**What is being asked:** Repeat only the lines from the line containing "for side, y" through the line containing "if empty is", both included, exactly as they stand.

——————————

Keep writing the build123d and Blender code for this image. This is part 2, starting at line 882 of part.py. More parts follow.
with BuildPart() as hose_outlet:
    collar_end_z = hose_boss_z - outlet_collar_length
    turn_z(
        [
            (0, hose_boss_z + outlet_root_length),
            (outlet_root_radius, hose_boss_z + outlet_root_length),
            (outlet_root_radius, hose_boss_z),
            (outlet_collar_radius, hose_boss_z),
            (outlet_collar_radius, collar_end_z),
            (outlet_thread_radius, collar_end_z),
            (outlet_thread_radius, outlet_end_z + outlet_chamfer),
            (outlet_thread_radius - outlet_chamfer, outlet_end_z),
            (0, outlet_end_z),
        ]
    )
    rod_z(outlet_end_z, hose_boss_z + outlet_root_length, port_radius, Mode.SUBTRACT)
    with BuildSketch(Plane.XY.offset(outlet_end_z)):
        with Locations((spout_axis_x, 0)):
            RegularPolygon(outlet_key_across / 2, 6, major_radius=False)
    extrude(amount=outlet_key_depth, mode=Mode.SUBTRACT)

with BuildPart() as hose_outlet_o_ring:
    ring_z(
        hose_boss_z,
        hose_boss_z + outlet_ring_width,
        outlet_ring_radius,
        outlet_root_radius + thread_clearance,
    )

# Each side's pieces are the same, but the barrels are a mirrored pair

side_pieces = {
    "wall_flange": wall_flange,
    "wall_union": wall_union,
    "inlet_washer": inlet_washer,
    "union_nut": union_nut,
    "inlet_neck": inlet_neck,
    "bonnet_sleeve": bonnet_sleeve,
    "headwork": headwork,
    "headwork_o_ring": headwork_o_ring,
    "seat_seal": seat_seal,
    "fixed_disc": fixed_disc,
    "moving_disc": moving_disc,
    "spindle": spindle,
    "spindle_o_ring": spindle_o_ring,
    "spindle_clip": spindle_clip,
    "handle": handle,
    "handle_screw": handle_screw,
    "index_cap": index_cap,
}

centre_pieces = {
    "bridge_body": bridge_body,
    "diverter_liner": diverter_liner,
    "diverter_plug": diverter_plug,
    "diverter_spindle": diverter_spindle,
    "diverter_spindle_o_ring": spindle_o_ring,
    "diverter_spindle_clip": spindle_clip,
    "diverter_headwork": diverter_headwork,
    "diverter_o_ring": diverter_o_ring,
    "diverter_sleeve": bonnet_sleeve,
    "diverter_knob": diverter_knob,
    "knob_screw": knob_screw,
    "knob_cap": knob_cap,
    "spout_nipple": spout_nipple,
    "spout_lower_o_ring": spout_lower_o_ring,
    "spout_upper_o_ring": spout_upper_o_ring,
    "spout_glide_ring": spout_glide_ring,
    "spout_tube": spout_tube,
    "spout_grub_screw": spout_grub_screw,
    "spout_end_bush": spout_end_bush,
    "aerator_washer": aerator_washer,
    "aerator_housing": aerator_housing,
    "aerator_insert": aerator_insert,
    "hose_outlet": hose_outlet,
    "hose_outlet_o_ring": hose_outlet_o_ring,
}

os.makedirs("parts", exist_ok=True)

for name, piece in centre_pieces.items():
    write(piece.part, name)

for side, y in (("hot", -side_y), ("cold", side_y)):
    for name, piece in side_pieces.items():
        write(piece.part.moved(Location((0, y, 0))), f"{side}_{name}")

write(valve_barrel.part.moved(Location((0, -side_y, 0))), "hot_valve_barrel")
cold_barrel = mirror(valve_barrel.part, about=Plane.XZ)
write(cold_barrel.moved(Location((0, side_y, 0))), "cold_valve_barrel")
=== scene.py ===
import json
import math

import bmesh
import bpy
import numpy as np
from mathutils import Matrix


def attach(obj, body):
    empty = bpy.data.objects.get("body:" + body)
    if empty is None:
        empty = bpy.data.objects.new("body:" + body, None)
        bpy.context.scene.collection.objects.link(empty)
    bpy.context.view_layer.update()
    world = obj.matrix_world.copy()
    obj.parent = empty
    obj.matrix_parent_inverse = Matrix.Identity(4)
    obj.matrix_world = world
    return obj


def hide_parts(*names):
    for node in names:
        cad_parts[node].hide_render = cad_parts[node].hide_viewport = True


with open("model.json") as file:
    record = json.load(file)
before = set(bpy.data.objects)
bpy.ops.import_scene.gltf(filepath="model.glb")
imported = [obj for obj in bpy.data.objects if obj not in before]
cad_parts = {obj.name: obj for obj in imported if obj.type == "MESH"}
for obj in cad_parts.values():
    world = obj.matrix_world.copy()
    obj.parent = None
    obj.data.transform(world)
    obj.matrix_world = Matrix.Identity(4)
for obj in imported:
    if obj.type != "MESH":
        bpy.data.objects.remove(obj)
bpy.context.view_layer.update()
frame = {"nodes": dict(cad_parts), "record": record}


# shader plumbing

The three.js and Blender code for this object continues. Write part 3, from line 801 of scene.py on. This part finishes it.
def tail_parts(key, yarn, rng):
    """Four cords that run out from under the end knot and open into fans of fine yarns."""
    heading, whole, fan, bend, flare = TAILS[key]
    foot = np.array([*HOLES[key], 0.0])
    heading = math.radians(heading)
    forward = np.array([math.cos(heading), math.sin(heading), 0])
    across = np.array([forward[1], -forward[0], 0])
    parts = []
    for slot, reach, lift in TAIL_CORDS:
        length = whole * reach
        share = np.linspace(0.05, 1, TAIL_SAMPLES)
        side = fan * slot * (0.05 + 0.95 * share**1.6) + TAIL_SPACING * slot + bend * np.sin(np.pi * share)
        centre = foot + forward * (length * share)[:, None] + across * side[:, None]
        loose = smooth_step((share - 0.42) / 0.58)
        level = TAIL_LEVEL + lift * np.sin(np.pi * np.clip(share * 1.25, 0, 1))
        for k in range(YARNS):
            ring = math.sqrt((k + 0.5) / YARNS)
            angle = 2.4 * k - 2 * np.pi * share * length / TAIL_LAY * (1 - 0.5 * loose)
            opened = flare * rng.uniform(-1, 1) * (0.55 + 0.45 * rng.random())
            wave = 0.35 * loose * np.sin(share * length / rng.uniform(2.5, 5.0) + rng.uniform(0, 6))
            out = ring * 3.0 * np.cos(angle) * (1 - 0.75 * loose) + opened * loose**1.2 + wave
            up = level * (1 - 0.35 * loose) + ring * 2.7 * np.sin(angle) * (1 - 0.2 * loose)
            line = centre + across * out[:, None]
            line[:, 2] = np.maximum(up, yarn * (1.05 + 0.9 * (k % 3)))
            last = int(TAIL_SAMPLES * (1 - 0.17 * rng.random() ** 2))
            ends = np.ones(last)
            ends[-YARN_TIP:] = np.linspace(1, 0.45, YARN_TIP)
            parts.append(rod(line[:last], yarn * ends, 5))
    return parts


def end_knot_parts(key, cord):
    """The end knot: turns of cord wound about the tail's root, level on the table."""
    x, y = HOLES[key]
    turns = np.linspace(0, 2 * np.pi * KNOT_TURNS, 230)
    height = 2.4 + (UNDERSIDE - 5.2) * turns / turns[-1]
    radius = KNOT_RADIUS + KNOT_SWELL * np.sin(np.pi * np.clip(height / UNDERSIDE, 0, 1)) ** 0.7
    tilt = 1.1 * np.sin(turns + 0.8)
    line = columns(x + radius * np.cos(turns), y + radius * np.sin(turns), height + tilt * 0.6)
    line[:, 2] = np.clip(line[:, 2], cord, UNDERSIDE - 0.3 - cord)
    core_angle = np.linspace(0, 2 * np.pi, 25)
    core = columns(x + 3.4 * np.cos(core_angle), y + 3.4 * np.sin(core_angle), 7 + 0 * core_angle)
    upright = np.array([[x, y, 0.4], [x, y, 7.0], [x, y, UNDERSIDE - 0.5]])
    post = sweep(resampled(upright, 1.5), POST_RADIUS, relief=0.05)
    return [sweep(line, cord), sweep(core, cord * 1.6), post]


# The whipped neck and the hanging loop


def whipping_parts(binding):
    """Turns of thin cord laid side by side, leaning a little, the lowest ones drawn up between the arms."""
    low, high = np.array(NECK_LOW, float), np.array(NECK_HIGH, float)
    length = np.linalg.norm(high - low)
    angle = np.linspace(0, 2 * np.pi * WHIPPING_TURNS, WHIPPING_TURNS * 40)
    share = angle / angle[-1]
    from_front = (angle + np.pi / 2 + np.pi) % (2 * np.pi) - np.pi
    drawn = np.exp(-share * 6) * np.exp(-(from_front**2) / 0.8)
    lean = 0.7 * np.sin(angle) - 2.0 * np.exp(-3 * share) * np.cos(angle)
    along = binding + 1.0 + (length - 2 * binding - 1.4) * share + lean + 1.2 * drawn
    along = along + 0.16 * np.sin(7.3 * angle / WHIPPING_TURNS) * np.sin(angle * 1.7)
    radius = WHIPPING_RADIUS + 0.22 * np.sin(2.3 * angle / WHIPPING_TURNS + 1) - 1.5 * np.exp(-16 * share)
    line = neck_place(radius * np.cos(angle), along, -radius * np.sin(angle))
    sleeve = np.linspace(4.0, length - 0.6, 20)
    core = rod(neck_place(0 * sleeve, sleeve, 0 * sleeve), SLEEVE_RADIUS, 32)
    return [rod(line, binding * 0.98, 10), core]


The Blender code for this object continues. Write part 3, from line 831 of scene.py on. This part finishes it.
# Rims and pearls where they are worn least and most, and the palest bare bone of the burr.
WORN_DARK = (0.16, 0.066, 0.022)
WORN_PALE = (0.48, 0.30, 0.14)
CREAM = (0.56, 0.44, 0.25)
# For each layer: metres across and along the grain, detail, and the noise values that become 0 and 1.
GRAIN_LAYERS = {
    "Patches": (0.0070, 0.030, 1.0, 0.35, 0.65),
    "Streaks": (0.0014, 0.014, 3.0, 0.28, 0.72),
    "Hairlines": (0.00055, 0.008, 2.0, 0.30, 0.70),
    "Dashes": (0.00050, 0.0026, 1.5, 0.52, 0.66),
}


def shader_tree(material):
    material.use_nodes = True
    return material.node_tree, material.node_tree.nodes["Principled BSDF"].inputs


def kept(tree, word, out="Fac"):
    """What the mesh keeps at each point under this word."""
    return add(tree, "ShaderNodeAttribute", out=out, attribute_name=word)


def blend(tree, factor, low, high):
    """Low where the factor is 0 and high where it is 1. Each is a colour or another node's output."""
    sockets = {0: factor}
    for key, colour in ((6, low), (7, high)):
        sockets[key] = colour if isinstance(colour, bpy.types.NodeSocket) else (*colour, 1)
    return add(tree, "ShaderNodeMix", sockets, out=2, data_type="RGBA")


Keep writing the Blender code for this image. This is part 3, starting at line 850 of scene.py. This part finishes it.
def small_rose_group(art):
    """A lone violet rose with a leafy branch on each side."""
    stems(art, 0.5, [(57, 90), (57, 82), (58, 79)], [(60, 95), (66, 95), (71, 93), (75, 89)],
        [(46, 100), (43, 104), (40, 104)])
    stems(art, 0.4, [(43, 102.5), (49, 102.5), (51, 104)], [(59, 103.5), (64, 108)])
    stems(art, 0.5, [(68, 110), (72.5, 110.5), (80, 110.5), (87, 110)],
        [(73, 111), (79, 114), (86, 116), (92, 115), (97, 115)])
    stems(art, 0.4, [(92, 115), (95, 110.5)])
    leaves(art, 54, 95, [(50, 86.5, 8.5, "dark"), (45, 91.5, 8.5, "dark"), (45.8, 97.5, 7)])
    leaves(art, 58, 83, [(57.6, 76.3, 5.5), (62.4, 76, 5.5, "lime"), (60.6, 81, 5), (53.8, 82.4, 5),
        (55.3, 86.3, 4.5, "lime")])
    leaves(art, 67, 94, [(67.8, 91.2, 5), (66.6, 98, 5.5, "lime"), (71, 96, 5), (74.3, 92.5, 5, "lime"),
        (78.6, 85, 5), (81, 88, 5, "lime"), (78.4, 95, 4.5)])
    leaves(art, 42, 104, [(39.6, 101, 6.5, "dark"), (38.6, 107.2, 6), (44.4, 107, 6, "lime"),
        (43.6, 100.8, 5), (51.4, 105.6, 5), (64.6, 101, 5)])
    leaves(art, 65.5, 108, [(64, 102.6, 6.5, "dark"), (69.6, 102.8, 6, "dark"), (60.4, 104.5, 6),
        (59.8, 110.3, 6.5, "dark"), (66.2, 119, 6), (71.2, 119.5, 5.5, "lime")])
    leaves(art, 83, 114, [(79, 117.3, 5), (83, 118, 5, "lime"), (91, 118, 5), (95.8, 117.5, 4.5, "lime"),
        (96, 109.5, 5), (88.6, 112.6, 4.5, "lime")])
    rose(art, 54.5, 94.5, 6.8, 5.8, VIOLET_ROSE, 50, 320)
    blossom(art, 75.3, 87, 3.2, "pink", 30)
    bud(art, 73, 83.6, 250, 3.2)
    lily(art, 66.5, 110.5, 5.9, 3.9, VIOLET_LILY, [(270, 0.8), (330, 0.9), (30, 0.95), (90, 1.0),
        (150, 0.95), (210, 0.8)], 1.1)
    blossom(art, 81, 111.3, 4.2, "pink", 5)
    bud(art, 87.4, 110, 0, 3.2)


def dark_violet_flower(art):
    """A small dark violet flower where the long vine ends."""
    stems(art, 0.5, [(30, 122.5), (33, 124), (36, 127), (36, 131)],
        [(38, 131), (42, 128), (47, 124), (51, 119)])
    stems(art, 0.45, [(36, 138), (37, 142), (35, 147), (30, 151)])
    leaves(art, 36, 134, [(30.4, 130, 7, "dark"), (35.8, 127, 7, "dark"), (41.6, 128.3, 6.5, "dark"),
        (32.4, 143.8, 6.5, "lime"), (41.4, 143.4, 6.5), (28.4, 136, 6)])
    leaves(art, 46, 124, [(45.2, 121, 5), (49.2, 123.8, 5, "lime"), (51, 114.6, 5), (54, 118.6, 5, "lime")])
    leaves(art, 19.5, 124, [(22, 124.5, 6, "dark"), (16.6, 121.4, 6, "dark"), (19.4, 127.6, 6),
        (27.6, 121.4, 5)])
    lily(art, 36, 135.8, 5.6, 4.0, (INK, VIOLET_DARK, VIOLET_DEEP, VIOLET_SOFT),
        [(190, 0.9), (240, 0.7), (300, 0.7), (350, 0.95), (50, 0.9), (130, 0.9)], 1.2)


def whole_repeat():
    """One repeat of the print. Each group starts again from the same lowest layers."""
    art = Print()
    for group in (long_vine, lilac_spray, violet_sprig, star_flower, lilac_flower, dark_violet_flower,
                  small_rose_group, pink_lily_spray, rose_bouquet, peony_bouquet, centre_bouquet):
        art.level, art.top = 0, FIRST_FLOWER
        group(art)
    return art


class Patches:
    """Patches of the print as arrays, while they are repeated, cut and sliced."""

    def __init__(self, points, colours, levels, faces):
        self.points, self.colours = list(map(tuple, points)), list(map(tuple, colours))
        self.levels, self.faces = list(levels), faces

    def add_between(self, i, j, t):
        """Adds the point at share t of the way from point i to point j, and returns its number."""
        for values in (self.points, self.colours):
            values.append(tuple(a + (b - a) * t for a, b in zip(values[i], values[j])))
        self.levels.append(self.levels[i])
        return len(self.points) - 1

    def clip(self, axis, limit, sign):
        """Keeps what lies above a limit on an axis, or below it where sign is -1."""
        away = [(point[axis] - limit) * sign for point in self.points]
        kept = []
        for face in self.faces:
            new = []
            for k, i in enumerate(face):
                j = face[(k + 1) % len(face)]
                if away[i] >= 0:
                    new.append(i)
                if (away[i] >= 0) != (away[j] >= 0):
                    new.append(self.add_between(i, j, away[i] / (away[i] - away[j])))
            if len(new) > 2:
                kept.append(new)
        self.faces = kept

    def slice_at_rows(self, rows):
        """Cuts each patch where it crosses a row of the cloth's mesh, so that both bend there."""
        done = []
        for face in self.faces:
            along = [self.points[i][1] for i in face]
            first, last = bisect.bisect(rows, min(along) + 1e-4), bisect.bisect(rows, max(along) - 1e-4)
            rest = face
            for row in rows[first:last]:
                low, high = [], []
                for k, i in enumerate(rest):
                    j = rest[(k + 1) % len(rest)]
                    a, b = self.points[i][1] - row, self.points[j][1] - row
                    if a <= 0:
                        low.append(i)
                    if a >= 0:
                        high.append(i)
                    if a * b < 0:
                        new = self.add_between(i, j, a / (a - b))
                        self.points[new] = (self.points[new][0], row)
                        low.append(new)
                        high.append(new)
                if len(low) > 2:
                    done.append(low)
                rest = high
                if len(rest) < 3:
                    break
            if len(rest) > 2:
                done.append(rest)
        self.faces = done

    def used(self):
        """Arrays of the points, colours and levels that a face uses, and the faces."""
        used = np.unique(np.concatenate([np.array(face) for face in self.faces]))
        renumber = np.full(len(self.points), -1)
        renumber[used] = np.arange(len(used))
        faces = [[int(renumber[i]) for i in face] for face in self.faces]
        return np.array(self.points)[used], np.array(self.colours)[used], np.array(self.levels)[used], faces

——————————

**Answer below:**
for side, y in (("hot", -side_y), ("cold", side_y)):
    for name, piece in side_pieces.items():
        write(piece.part.moved(Location((0, y, 0))), f"{side}_{name}")

write(valve_barrel.part.moved(Location((0, -side_y, 0))), "hot_valve_barrel")
cold_barrel = mirror(valve_barrel.part, about=Plane.XZ)
write(cold_barrel.moved(Location((0, side_y, 0))), "cold_valve_barrel")
=== scene.py ===
import json
import math

import bmesh
import bpy
import numpy as np
from mathutils import Matrix


def attach(obj, body):
    empty = bpy.data.objects.get("body:" + body)
    if empty is None:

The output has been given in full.